Data extracted from a collection
—————

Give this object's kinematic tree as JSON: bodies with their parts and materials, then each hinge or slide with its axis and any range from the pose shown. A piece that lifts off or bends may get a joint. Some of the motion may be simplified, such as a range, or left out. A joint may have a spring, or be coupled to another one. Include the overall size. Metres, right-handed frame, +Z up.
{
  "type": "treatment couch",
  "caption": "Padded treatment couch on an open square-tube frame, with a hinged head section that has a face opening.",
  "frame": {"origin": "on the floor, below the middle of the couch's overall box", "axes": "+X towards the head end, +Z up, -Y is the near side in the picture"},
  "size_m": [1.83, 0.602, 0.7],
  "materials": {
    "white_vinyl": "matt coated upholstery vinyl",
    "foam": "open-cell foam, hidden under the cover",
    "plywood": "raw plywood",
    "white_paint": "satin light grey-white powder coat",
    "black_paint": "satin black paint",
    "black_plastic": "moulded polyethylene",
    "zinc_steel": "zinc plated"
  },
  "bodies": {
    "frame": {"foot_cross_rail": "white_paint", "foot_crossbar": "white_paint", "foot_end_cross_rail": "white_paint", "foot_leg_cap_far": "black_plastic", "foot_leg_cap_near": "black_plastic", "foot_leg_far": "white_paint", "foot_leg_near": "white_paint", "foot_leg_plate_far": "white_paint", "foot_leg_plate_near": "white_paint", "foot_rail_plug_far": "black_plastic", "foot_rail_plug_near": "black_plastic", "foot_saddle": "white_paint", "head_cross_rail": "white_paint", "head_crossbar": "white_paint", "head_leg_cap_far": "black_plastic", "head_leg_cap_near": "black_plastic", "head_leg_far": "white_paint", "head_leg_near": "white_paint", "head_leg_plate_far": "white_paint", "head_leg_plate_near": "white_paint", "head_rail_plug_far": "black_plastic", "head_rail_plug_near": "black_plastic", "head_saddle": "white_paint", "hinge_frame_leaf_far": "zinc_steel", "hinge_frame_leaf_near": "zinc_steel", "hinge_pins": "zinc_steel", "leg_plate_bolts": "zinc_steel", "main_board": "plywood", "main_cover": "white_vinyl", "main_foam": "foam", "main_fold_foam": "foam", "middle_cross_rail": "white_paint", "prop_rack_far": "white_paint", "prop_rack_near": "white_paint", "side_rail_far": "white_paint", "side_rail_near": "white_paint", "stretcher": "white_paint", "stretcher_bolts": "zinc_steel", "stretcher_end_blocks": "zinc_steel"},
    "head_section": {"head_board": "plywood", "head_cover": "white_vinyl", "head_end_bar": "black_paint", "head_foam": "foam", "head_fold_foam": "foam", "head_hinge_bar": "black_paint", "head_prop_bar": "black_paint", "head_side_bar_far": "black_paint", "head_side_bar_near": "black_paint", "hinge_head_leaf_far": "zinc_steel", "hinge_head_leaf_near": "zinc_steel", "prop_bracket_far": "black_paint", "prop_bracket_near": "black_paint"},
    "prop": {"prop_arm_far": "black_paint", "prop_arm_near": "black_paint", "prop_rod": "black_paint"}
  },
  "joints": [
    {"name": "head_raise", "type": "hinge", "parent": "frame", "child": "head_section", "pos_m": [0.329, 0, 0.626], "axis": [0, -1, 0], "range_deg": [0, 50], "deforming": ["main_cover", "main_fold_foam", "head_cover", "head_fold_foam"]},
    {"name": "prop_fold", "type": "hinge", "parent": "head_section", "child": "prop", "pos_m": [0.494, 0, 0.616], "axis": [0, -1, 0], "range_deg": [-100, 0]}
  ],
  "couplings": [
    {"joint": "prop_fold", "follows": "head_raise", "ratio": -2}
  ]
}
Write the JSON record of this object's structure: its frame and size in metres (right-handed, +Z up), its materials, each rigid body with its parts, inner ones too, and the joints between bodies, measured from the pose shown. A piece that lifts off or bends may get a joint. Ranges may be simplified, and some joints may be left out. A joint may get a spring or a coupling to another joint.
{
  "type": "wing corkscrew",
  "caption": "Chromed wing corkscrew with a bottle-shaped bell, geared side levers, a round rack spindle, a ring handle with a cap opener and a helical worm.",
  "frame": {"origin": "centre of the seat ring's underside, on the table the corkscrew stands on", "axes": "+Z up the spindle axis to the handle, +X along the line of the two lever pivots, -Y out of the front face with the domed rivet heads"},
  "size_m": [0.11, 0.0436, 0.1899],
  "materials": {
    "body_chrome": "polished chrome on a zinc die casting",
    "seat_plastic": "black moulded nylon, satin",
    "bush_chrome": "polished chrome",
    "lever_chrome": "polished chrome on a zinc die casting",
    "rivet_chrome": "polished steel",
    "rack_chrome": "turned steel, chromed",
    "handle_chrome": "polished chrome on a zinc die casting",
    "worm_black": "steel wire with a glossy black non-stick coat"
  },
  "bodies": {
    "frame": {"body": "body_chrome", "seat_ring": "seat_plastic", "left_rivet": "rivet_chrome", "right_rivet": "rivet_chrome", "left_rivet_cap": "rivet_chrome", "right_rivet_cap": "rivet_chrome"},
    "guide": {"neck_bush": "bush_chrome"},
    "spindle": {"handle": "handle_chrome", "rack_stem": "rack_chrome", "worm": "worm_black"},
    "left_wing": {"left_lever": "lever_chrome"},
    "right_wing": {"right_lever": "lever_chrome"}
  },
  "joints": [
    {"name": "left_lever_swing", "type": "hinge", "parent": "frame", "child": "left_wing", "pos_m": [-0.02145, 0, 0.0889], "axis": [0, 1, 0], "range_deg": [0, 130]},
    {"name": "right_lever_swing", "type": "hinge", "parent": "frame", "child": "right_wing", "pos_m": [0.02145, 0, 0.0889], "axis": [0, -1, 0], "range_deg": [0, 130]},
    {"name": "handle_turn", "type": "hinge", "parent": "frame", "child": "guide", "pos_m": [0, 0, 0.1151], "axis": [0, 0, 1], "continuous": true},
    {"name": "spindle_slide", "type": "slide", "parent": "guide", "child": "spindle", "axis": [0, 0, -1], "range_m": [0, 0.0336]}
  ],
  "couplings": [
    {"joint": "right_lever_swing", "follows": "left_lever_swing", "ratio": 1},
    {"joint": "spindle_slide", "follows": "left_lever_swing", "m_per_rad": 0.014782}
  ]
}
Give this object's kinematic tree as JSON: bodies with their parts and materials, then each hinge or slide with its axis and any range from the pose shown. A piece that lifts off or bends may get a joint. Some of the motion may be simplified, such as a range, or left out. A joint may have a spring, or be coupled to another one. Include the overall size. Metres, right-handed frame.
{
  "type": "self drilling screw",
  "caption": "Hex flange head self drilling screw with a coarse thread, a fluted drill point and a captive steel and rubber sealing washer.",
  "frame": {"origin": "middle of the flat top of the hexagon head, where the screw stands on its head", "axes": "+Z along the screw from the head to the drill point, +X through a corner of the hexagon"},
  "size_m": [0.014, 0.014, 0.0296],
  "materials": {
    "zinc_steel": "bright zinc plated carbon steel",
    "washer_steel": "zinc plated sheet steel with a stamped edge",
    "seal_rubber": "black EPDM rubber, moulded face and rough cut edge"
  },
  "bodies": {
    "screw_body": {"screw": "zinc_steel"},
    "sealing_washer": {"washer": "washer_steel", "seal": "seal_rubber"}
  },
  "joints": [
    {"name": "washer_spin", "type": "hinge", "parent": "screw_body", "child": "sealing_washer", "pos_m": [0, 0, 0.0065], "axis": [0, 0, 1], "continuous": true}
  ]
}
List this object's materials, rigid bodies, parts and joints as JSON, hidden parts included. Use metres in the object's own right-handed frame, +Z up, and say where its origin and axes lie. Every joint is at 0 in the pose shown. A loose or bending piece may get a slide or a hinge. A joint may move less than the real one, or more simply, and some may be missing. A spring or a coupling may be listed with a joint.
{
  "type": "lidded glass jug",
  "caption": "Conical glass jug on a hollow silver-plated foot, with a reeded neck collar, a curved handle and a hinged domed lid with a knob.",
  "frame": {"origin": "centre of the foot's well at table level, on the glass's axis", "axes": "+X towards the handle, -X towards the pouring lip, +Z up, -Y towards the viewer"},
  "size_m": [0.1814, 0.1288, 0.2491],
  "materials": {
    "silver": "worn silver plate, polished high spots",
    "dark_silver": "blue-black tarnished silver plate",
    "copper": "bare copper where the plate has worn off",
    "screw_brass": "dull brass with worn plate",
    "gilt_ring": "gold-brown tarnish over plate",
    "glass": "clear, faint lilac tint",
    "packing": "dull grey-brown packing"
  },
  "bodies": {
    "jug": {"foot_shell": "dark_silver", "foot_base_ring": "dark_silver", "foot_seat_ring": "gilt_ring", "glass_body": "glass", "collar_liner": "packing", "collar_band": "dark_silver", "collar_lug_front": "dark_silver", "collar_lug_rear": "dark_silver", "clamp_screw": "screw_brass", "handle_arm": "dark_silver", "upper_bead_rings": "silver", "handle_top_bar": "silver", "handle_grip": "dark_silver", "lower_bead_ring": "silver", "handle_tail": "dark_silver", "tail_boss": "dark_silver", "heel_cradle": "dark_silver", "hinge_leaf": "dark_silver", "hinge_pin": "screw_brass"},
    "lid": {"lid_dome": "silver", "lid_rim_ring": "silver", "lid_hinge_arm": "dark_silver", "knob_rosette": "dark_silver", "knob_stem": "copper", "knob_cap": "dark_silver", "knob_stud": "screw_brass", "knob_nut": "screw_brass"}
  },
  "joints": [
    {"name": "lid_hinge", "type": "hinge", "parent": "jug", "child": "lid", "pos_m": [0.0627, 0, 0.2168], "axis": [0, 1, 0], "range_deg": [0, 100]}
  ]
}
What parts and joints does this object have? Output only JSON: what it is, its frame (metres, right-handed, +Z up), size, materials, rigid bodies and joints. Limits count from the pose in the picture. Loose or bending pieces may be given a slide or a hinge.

—————

Stated goal: Pick out the lines containing the string "their" and show them.

Task answer:
Give this object's kinematic tree as JSON: bodies with their parts and materials, then each hinge or slide with its axis and any range from the pose shown. A piece that lifts off or bends may get a joint. Some of the motion may be simplified, such as a range, or left out. A joint may have a spring, or be coupled to another one. Include the overall size. Metres, right-handed frame, +Z up.
Give this object's kinematic tree as JSON: bodies with their parts and materials, then each hinge or slide with its axis and any range from the pose shown. A piece that lifts off or bends may get a joint. Some of the motion may be simplified, such as a range, or left out. A joint may have a spring, or be coupled to another one. Include the overall size. Metres, right-handed frame.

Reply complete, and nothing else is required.